>>>
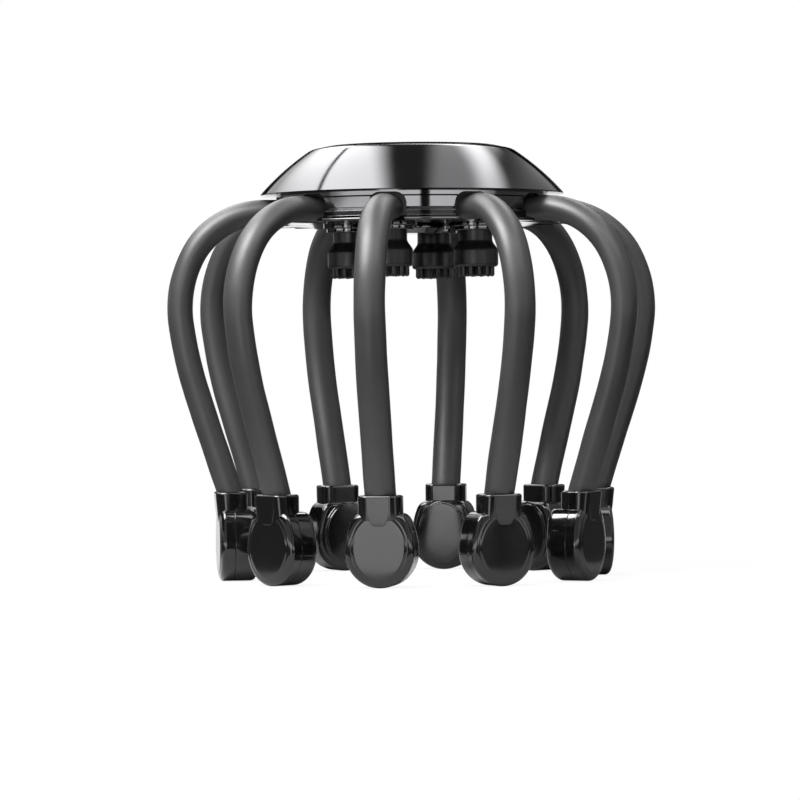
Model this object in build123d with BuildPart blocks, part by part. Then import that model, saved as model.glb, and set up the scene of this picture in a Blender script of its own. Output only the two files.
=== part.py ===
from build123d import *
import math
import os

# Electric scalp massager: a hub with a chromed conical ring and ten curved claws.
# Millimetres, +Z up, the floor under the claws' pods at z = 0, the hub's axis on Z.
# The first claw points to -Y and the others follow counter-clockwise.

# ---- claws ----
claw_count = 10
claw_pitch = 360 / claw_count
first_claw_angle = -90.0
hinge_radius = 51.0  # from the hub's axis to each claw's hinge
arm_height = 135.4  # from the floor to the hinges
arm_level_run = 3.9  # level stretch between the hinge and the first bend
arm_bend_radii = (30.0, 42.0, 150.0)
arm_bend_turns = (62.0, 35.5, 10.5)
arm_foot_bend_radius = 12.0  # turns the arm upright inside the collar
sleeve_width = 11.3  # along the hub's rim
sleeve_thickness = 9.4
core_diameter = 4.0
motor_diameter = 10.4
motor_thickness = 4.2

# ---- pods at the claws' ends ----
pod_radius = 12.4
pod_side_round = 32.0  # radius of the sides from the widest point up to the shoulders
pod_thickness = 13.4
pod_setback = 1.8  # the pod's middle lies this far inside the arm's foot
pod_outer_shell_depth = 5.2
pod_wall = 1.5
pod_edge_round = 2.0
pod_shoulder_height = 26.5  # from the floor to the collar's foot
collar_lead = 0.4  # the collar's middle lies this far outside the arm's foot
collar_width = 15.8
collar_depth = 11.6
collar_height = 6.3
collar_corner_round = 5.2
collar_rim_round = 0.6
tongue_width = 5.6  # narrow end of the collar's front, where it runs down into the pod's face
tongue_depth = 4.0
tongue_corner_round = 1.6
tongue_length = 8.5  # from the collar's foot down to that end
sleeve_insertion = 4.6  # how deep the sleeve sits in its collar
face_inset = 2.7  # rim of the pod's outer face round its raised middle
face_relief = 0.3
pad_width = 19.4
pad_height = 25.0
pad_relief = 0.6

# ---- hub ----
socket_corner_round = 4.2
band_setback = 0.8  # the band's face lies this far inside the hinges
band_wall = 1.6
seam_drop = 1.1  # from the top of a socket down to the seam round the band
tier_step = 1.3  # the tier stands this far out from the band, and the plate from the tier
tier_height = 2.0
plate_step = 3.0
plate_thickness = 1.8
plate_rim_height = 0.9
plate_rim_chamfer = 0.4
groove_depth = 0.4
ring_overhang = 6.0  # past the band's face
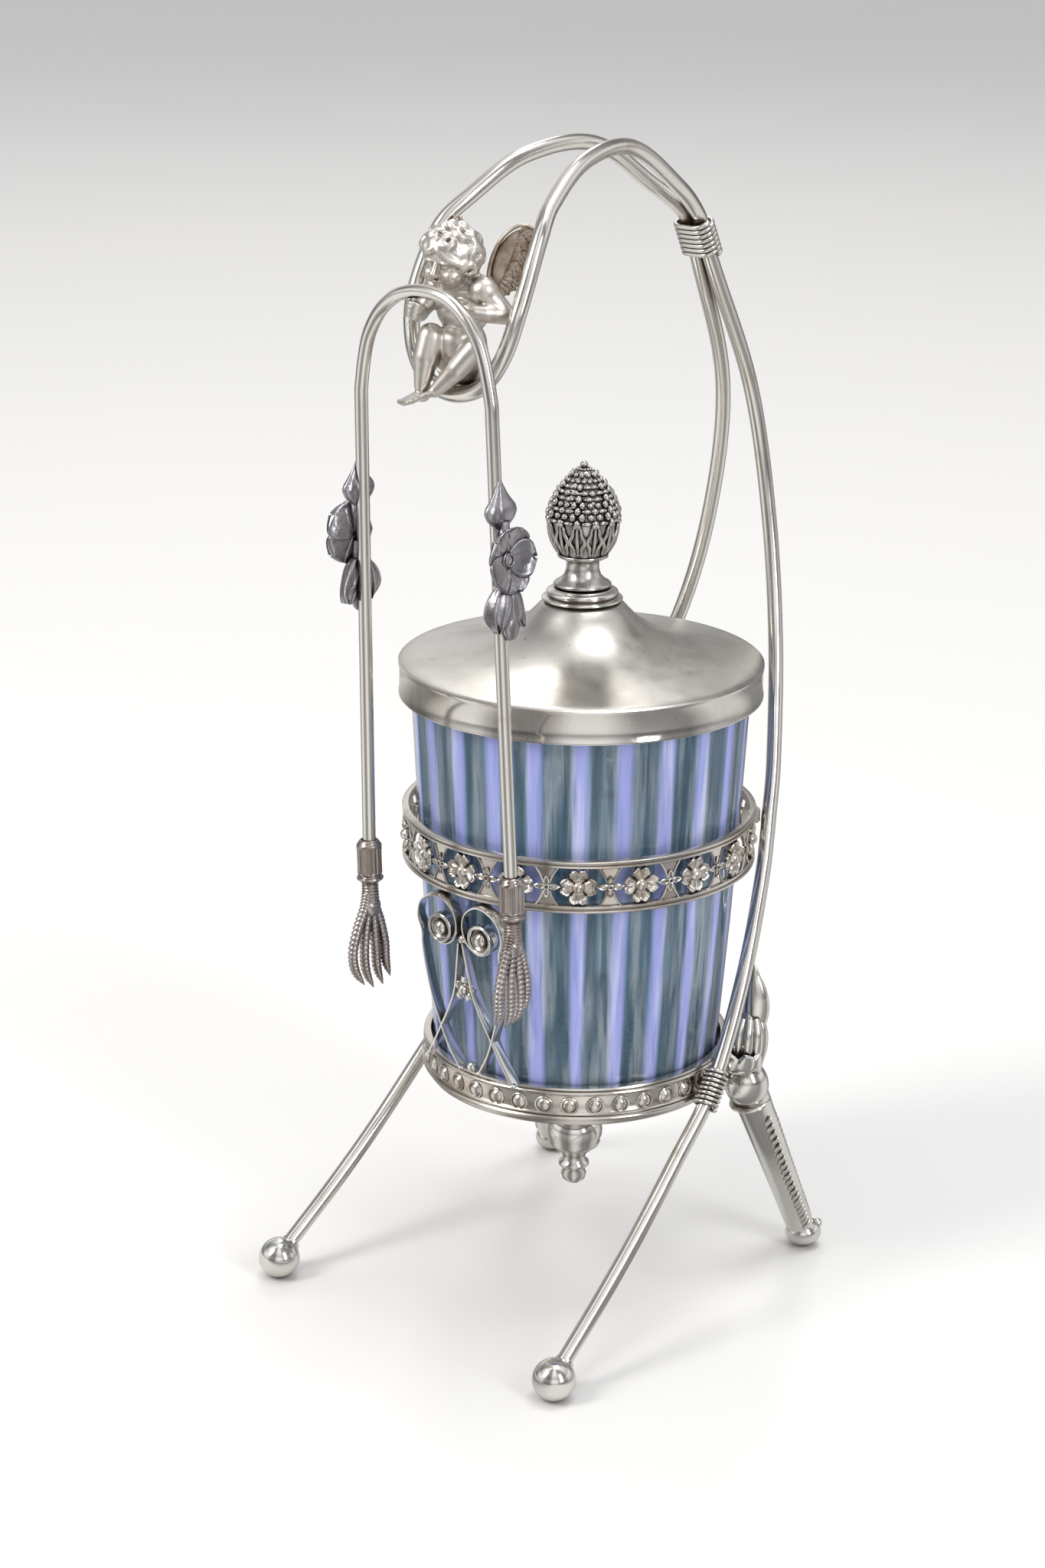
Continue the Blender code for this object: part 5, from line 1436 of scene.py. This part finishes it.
<<<
In full and verbatim, repeat the records given above.

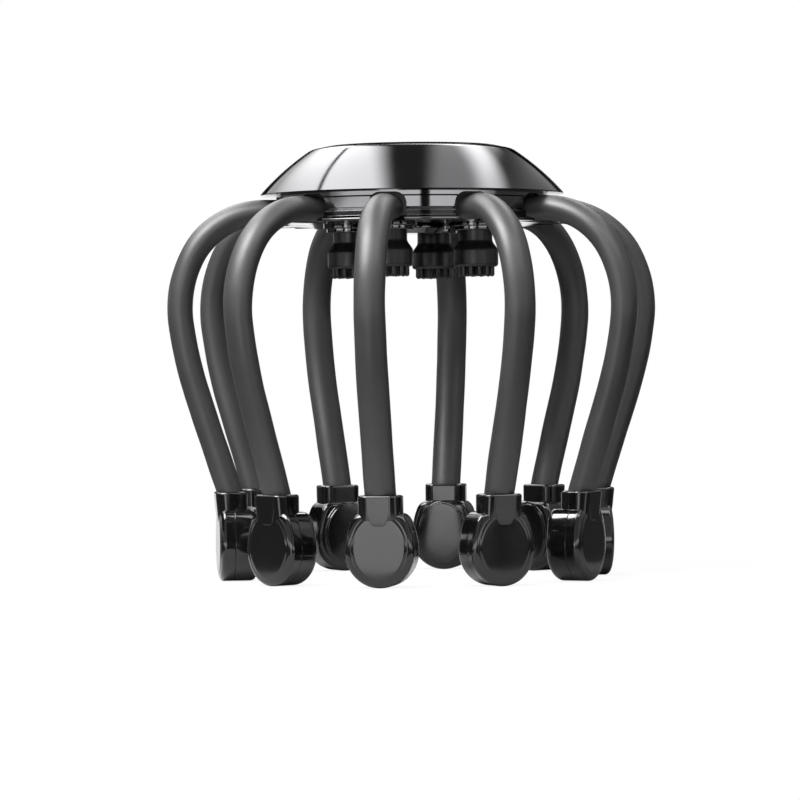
Model this object in build123d with BuildPart blocks, part by part. Then import that model, saved as model.glb, and set up the scene of this picture in a Blender script of its own. Output only the two files.
=== part.py ===
from build123d import *
import math
import os

# Electric scalp massager: a hub with a chromed conical ring and ten curved claws.
# Millimetres, +Z up, the floor under the claws' pods at z = 0, the hub's axis on Z.
# The first claw points to -Y and the others follow counter-clockwise.

# ---- claws ----
claw_count = 10
claw_pitch = 360 / claw_count
first_claw_angle = -90.0
hinge_radius = 51.0  # from the hub's axis to each claw's hinge
arm_height = 135.4  # from the floor to the hinges
arm_level_run = 3.9  # level stretch between the hinge and the first bend
arm_bend_radii = (30.0, 42.0, 150.0)
arm_bend_turns = (62.0, 35.5, 10.5)
arm_foot_bend_radius = 12.0  # turns the arm upright inside the collar
sleeve_width = 11.3  # along the hub's rim
sleeve_thickness = 9.4
core_diameter = 4.0
motor_diameter = 10.4
motor_thickness = 4.2

# ---- pods at the claws' ends ----
pod_radius = 12.4
pod_side_round = 32.0  # radius of the sides from the widest point up to the shoulders
pod_thickness = 13.4
pod_setback = 1.8  # the pod's middle lies this far inside the arm's foot
pod_outer_shell_depth = 5.2
pod_wall = 1.5
pod_edge_round = 2.0
pod_shoulder_height = 26.5  # from the floor to the collar's foot
collar_lead = 0.4  # the collar's middle lies this far outside the arm's foot
collar_width = 15.8
collar_depth = 11.6
collar_height = 6.3
collar_corner_round = 5.2
collar_rim_round = 0.6
tongue_width = 5.6  # narrow end of the collar's front, where it runs down into the pod's face
tongue_depth = 4.0
tongue_corner_round = 1.6
tongue_length = 8.5  # from the collar's foot down to that end
sleeve_insertion = 4.6  # how deep the sleeve sits in its collar
face_inset = 2.7  # rim of the pod's outer face round its raised middle
face_relief = 0.3
pad_width = 19.4
pad_height = 25.0
pad_relief = 0.6

# ---- hub ----
socket_corner_round = 4.2
band_setback = 0.8  # the band's face lies this far inside the hinges
band_wall = 1.6
seam_drop = 1.1  # from the top of a socket down to the seam round the band
tier_step = 1.3  # the tier stands this far out from the band, and the plate from the tier
tier_height = 2.0
plate_step = 3.0
plate_thickness = 1.8
plate_rim_height = 0.9
plate_rim_chamfer = 0.4
groove_depth = 0.4
ring_overhang = 6.0  # past the band's face
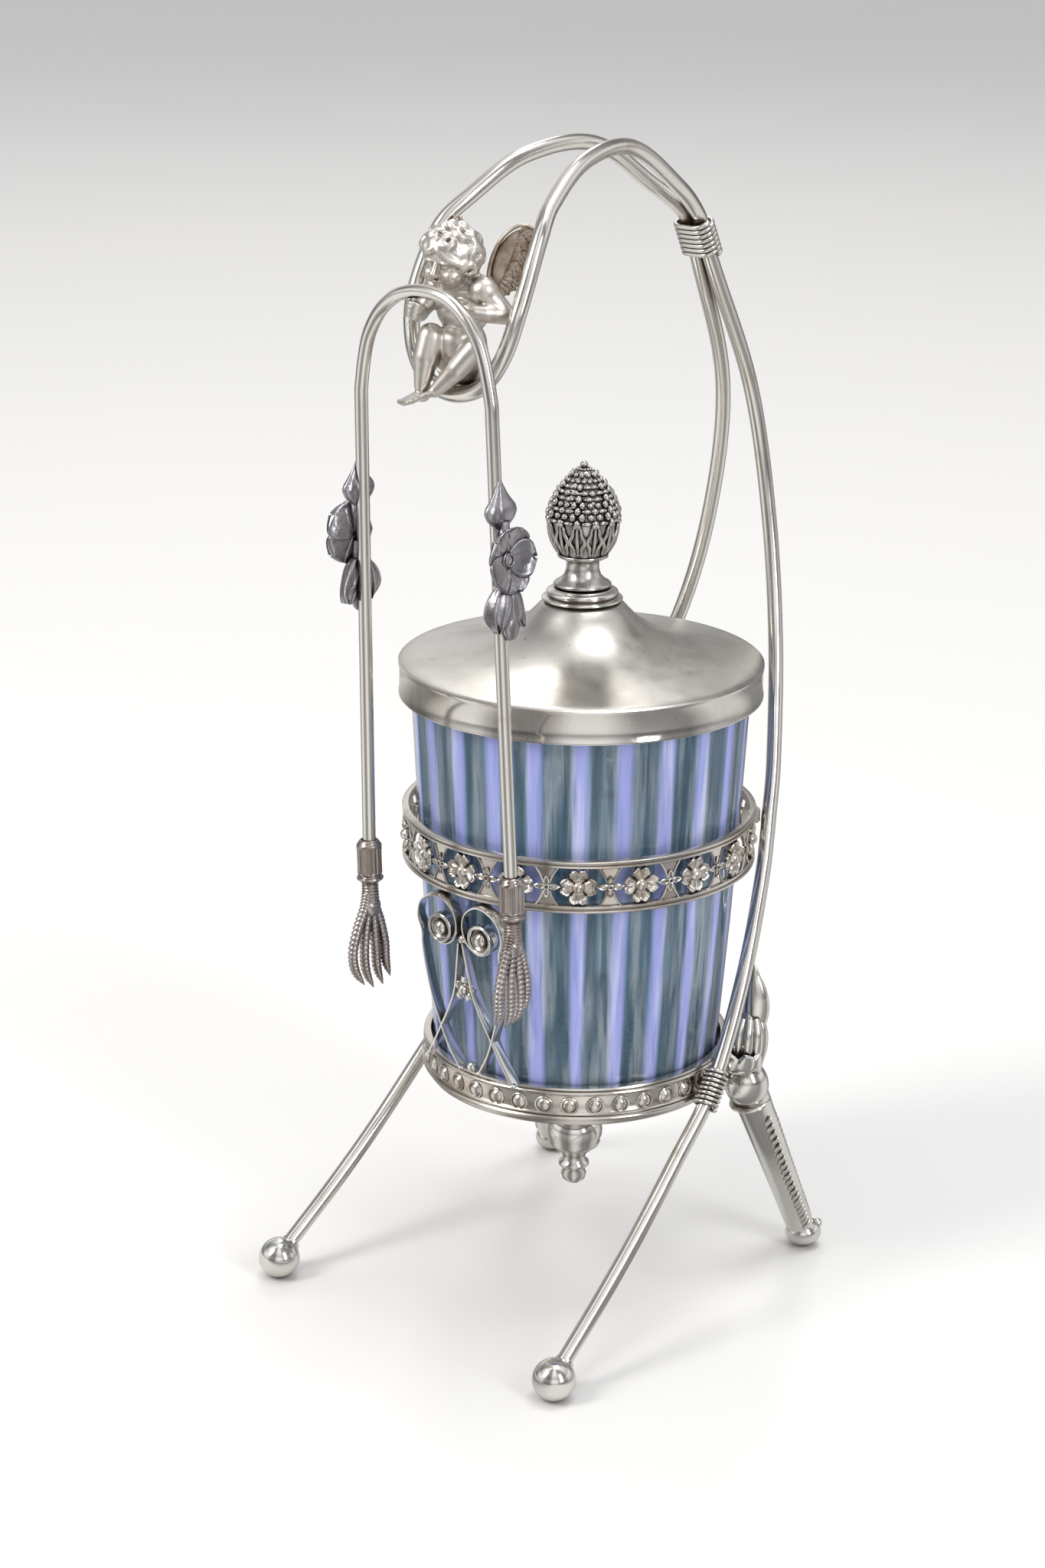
Continue the Blender code for this object: part 5, from line 1436 of scene.py. This part finishes it.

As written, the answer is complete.